# wie erstelle ich einen 3d kegel in PS ???



## AUToPSY (18. April 2001)

hi all

ich hoffe mir kann jemand helfen. habe vor kurzem von photoimpact zu photoshop 6 gewechselt. ist ja ein gigantischer unterschied ! PS6 ist auf jeden fall um massen besser.
jetzt habe ich natürlich anfangsschrierigkeiten.
ich erstelle gerne chromteile und würde zu gerne wissen wie ich so nen 3d kegel erstellen kann und natürlich den dazugehörigen glanzeffekt(stellt euch einfach ne spitze von nem morgenstern vor). will das teil evtl. auch biegen um irgend ein space-objekt zu erstellen.
hoffe jemand kann mir ein paar nützliche tipps geben.
thanks in advance

AUToPSY


----------



## tomtutorial (18. April 2001)

*Ist doch easy !!!*

Ist doch easy !!!

da ich deine Frage schon, so ähnlich, öfters gelesen habe, werde ich heute ein Tutorials dazu machen.

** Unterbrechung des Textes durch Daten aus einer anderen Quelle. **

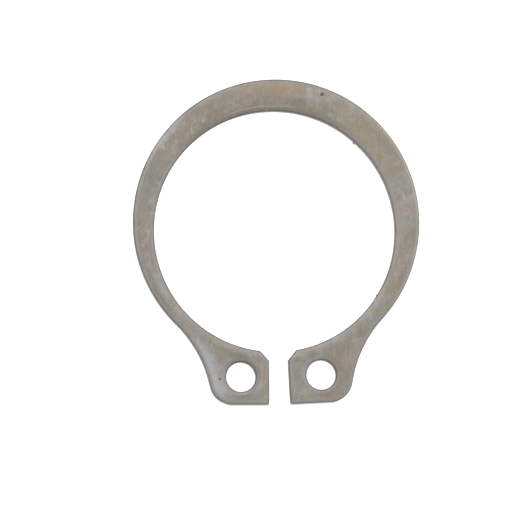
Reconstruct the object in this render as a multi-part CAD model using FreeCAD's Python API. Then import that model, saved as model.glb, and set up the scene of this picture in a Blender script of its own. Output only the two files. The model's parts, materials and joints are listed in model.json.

Das müßte dann heute nachmittag online auf meiner Site stehen.

mfg, Tom Joke


----------



## AUToPSY (18. April 2001)

*Re: Ist doch easy !!!*



> _Ursprünglich verfasst von Tom Joke _
> *Ist doch easy !!!
> 
> da ich deine Frage schon, so ähnlich, öfters gelesen habe, werde ich heute ein Tutorials dazu machen. Das müßte dann heute nachmittag online auf meiner Site stehen.
> ...



hi TJ

ich hab gerade gestern auf deine page geschaut und habe ein paar tuts ausprobiert 
nicht schlecht.
cool das du ein tut dafür machst. geht ja recht fix bei dir.

TNX
AUToPSY


----------



## tomtutorial (18. April 2001)

*Fertig*

Ist fertig und online.

Hoffe ich konnte dir und natürlich anderen helfen.

mfg, Tom Joke


----------



## AUToPSY (18. April 2001)

*Re: Fertig*



> _Ursprünglich verfasst von Tom Joke _
> *Ist fertig und online.
> 
> Hoffe ich konnte dir und natürlich anderen helfen.
> ...



mir auf jeden fall !!! nochmals danke.
werde heute abend gleich mal rum experimentieren.

peace
AUToPSY


----------